The current British Psychological Society guidelines on internet-mediated research address some important issues. These include the increasing blurring between what is considered a private or a public domain, as well as this issue of ownership (Is the data owner the individual? The web service provider? Or both?). In our view, there are issues which require yet more consideration, including whether data is considered primary (collected for the purpose of the research) or secondary (pre-existing). There is a wealth of pre-existing data available which can theoretically be exploited for research purposes; however, it may not be feasible or indeed possible to gain participants’ informed consent.
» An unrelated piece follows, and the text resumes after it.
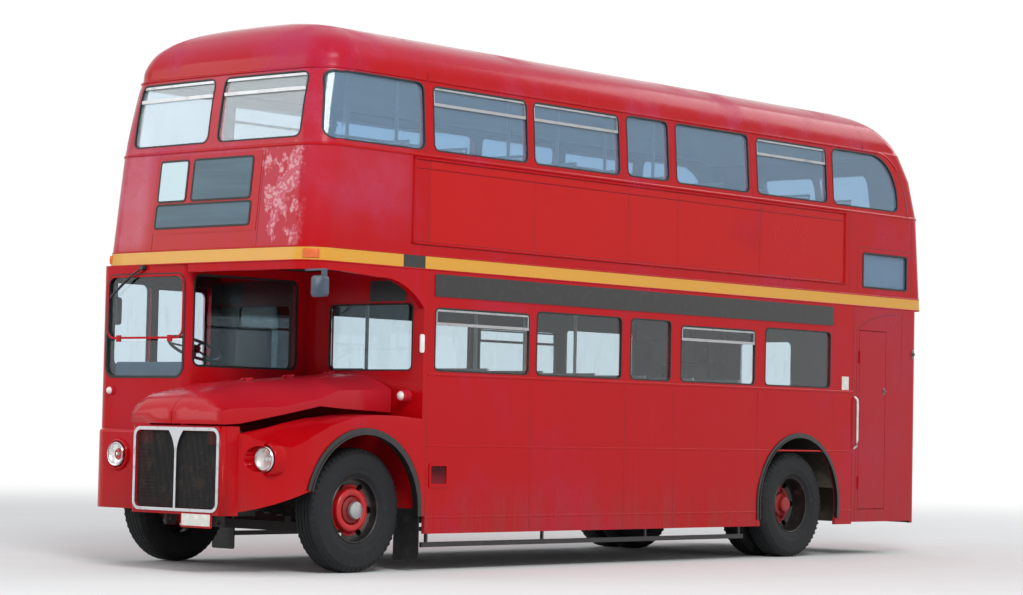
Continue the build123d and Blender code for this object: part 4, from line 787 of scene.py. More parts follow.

It is an overarching principle in all relevant Society codes of conduct that the benefits of conducting any research should outweigh any risks. Yet with digital data sources it may be difficult to make such judgement calls, not least given the inherent element of unpredictability of using ‘big data’ sources, as in the Cambridge Analytica example, that are likely to be of interest not only to researchers but also to commercial entities wishing to exploit any findings. Moreover, engaging with data on any digital platforms requires specialist skills and training, as they are ‘as complex and diverse as the human environments from which they emerge’ (Kosinski et al., 2015).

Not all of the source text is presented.